** PROBLEM STATEMENT **
Extract the complete listing and repeat it word for word.

____

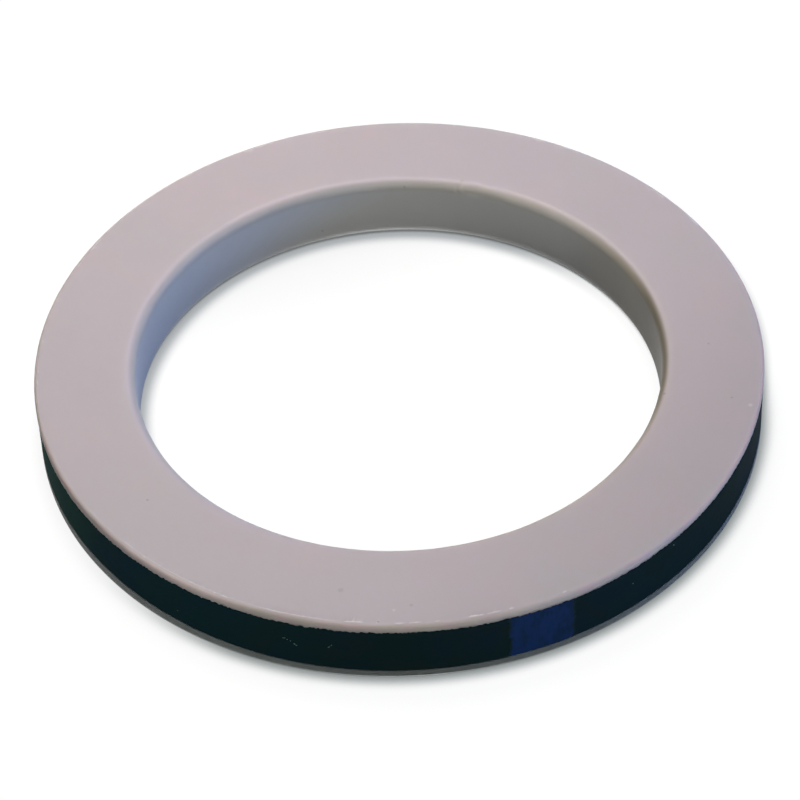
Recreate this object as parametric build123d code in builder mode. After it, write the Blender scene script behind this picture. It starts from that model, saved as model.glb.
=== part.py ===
"""Flat envelope gasket for a clamped pipe coupling, nominal 2 inch.

A turned PTFE envelope, U-shaped in section and open at the rim, lines the
bore and covers both sealing faces of a rubber filler ring. The filler gives
the spring and the envelope gives the chemical resistance.

Millimetres. +Z is the bore axis, and the origin is the centre of the lower
sealing face.
"""
import os

from build123d import *

# The ring: its outside, the radial width of each face, which sets the bore, and its height.
outer_diameter = 66.7
face_width = 9.25
thickness = 6.6

# The envelope's walls: a flank over each face, and the wall that lines the bore.
flank_thickness = 0.85
bore_wall = 1.2

# The envelope's edges: broken round at the bore, barely dulled at the rim,
# and the corners that the grooving tool leaves at the floor of the slot.
bore_edge_radius = 1.0
rim_edge_radius = 0.3
slot_corner_radius = 0.3

# The filler is pushed in from the rim. Its bore stays off the slot's corners,
# and its cut rim is slightly dulled.
filler_bore_gap = 0.1
filler_edge_radius = 0.12

outer_radius = outer_diameter / 2
bore_radius = outer_radius - face_width
slot_floor_radius = bore_radius + bore_wall
slot_bottom = flank_thickness
slot_top = thickness - flank_thickness
filler_bore_radius = slot_floor_radius + slot_corner_radius + filler_bore_gap

os.makedirs("parts", exist_ok=True)

# Envelope: turned from PTFE tube, then grooved from the rim.
with BuildPart() as envelope:
    with BuildSketch(Plane.XZ) as envelope_section:
        with BuildLine():
            Polyline(
                (bore_radius, 0),
                (outer_radius, 0),
                (outer_radius, slot_bottom),
                (slot_floor_radius, slot_bottom),
                (slot_floor_radius, slot_top),
                (outer_radius, slot_top),
                (outer_radius, thickness),
                (bore_radius, thickness),
                close=True,
            )
        make_face()
    revolve(axis=Axis.Z)

    bore_edges, slot_floor_edges, rim_edges = (
        envelope.edges().filter_by(GeomType.CIRCLE).group_by(SortBy.RADIUS)
    )
    outside_rim_edges = [rim_edges.sort_by(Axis.Z)[0], rim_edges.sort_by(Axis.Z)[-1]]
    fillet(slot_floor_edges, radius=slot_corner_radius)
    fillet(bore_edges, radius=bore_edge_radius)
    fillet(outside_rim_edges, radius=rim_edge_radius)

envelope.part.label = "envelope"
export_step(envelope.part, "parts/envelope.step")

# Filler ring: cut from rubber sheet, gripped between the flanks and flush at the rim.
with BuildPart() as filler_ring:
    with BuildSketch(Plane.XZ) as filler_section:
        with BuildLine():
            Polyline(
                (filler_bore_radius, slot_bottom),
                (outer_radius, slot_bottom),
                (outer_radius, slot_top),
                (filler_bore_radius, slot_top),
                close=True,
            )
        make_face()
    revolve(axis=Axis.Z)

    filler_rim_edges = filler_ring.edges().filter_by(GeomType.CIRCLE).group_by(SortBy.RADIUS)[-1]
    fillet(filler_rim_edges, radius=filler_edge_radius)

filler_ring.part.label = "filler_ring"
export_step(filler_ring.part, "parts/filler_ring.step")
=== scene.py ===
"""Flat envelope gasket: a turned PTFE envelope, its rubber filler ring and a blue paint mark."""
from math import atan2, cos, degrees, hypot, pi, radians, sin
from random import Random

import bmesh
import bpy
from mathutils import Matrix, Vector, noise


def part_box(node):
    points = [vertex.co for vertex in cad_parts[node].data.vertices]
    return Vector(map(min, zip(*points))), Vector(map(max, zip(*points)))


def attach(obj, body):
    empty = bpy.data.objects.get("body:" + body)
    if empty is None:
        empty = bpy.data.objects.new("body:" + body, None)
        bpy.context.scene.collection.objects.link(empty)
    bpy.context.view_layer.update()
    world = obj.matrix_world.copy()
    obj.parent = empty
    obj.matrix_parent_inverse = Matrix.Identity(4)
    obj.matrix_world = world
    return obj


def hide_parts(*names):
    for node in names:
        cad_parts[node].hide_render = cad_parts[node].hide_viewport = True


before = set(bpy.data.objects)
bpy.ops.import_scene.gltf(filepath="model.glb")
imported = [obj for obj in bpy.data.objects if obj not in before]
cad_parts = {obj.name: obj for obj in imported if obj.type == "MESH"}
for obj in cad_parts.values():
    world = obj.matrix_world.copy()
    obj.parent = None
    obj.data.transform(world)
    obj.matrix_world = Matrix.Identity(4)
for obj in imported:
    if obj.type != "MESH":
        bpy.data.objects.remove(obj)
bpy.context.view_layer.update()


# Studio. The camera looks down on the ring from the front with a long lens, held a little
# off level. One soft lamp hangs high behind the ring; a cool one lights the bore's left wall
# from low on the right, a weak one lights the front, and one lights the underside.
scene = bpy.context.scene
scene.view_settings.view_transform = "Standard"

VIEW_DISTANCE = 0.2992
VIEW_ELEVATION = radians(44.33)
VIEW_ROLL = radians(-2.51)

camera_data = bpy.data.cameras.new("camera")
camera_data.sensor_width = 36
camera_data.lens = 144.85
camera_data.shift_x = -0.0007
camera_data.shift_y = 0.0066
camera_data.clip_start = 0.01
camera = bpy.data.objects.new("camera", camera_data)
camera.matrix_world = (
    Matrix.Rotation(pi / 2 - VIEW_ELEVATION, 4, "X")
    @ Matrix.Rotation(VIEW_ROLL, 4, "Z")
    @ Matrix.Translation((0, 0, VIEW_DISTANCE))
)
scene.collection.objects.link(camera)
scene.camera = camera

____

** WRITTEN ANSWER **
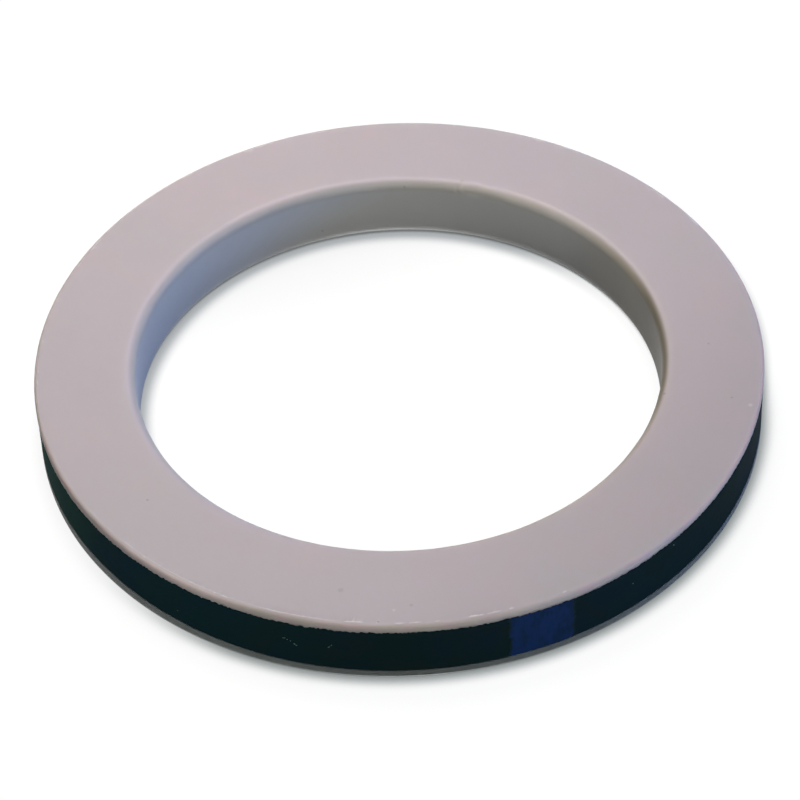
Recreate this object as parametric build123d code in builder mode. After it, write the Blender scene script behind this picture. It starts from that model, saved as model.glb.
=== part.py ===
"""Flat envelope gasket for a clamped pipe coupling, nominal 2 inch.

A turned PTFE envelope, U-shaped in section and open at the rim, lines the
bore and covers both sealing faces of a rubber filler ring. The filler gives
the spring and the envelope gives the chemical resistance.

Millimetres. +Z is the bore axis, and the origin is the centre of the lower
sealing face.
"""
import os

from build123d import *

# The ring: its outside, the radial width of each face, which sets the bore, and its height.
outer_diameter = 66.7
face_width = 9.25
thickness = 6.6

# The envelope's walls: a flank over each face, and the wall that lines the bore.
flank_thickness = 0.85
bore_wall = 1.2

# The envelope's edges: broken round at the bore, barely dulled at the rim,
# and the corners that the grooving tool leaves at the floor of the slot.
bore_edge_radius = 1.0
rim_edge_radius = 0.3
slot_corner_radius = 0.3

# The filler is pushed in from the rim. Its bore stays off the slot's corners,
# and its cut rim is slightly dulled.
filler_bore_gap = 0.1
filler_edge_radius = 0.12

outer_radius = outer_diameter / 2
bore_radius = outer_radius - face_width
slot_floor_radius = bore_radius + bore_wall
slot_bottom = flank_thickness
slot_top = thickness - flank_thickness
filler_bore_radius = slot_floor_radius + slot_corner_radius + filler_bore_gap

os.makedirs("parts", exist_ok=True)

# Envelope: turned from PTFE tube, then grooved from the rim.
with BuildPart() as envelope:
    with BuildSketch(Plane.XZ) as envelope_section:
        with BuildLine():
            Polyline(
                (bore_radius, 0),
                (outer_radius, 0),
                (outer_radius, slot_bottom),
                (slot_floor_radius, slot_bottom),
                (slot_floor_radius, slot_top),
                (outer_radius, slot_top),
                (outer_radius, thickness),
                (bore_radius, thickness),
                close=True,
            )
        make_face()
    revolve(axis=Axis.Z)

    bore_edges, slot_floor_edges, rim_edges = (
        envelope.edges().filter_by(GeomType.CIRCLE).group_by(SortBy.RADIUS)
    )
    outside_rim_edges = [rim_edges.sort_by(Axis.Z)[0], rim_edges.sort_by(Axis.Z)[-1]]
    fillet(slot_floor_edges, radius=slot_corner_radius)
    fillet(bore_edges, radius=bore_edge_radius)
    fillet(outside_rim_edges, radius=rim_edge_radius)

envelope.part.label = "envelope"
export_step(envelope.part, "parts/envelope.step")

# Filler ring: cut from rubber sheet, gripped between the flanks and flush at the rim.
with BuildPart() as filler_ring:
    with BuildSketch(Plane.XZ) as filler_section:
        with BuildLine():
            Polyline(
                (filler_bore_radius, slot_bottom),
                (outer_radius, slot_bottom),
                (outer_radius, slot_top),
                (filler_bore_radius, slot_top),
                close=True,
            )
        make_face()
    revolve(axis=Axis.Z)

    filler_rim_edges = filler_ring.edges().filter_by(GeomType.CIRCLE).group_by(SortBy.RADIUS)[-1]
    fillet(filler_rim_edges, radius=filler_edge_radius)

filler_ring.part.label = "filler_ring"
export_step(filler_ring.part, "parts/filler_ring.step")
=== scene.py ===
"""Flat envelope gasket: a turned PTFE envelope, its rubber filler ring and a blue paint mark."""
from math import atan2, cos, degrees, hypot, pi, radians, sin
from random import Random

import bmesh
import bpy
from mathutils import Matrix, Vector, noise


def part_box(node):
    points = [vertex.co for vertex in cad_parts[node].data.vertices]
    return Vector(map(min, zip(*points))), Vector(map(max, zip(*points)))


def attach(obj, body):
    empty = bpy.data.objects.get("body:" + body)
    if empty is None:
        empty = bpy.data.objects.new("body:" + body, None)
        bpy.context.scene.collection.objects.link(empty)
    bpy.context.view_layer.update()
    world = obj.matrix_world.copy()
    obj.parent = empty
    obj.matrix_parent_inverse = Matrix.Identity(4)
    obj.matrix_world = world
    return obj


def hide_parts(*names):
    for node in names:
        cad_parts[node].hide_render = cad_parts[node].hide_viewport = True


before = set(bpy.data.objects)
bpy.ops.import_scene.gltf(filepath="model.glb")
imported = [obj for obj in bpy.data.objects if obj not in before]
cad_parts = {obj.name: obj for obj in imported if obj.type == "MESH"}
for obj in cad_parts.values():
    world = obj.matrix_world.copy()
    obj.parent = None
    obj.data.transform(world)
    obj.matrix_world = Matrix.Identity(4)
for obj in imported:
    if obj.type != "MESH":
        bpy.data.objects.remove(obj)
bpy.context.view_layer.update()


# Studio. The camera looks down on the ring from the front with a long lens, held a little
# off level. One soft lamp hangs high behind the ring; a cool one lights the bore's left wall
# from low on the right, a weak one lights the front, and one lights the underside.
scene = bpy.context.scene
scene.view_settings.view_transform = "Standard"

VIEW_DISTANCE = 0.2992
VIEW_ELEVATION = radians(44.33)
VIEW_ROLL = radians(-2.51)

camera_data = bpy.data.cameras.new("camera")
camera_data.sensor_width = 36
camera_data.lens = 144.85
camera_data.shift_x = -0.0007
camera_data.shift_y = 0.0066
camera_data.clip_start = 0.01
camera = bpy.data.objects.new("camera", camera_data)
camera.matrix_world = (
    Matrix.Rotation(pi / 2 - VIEW_ELEVATION, 4, "X")
    @ Matrix.Rotation(VIEW_ROLL, 4, "Z")
    @ Matrix.Translation((0, 0, VIEW_DISTANCE))
)
scene.collection.objects.link(camera)
scene.camera = camera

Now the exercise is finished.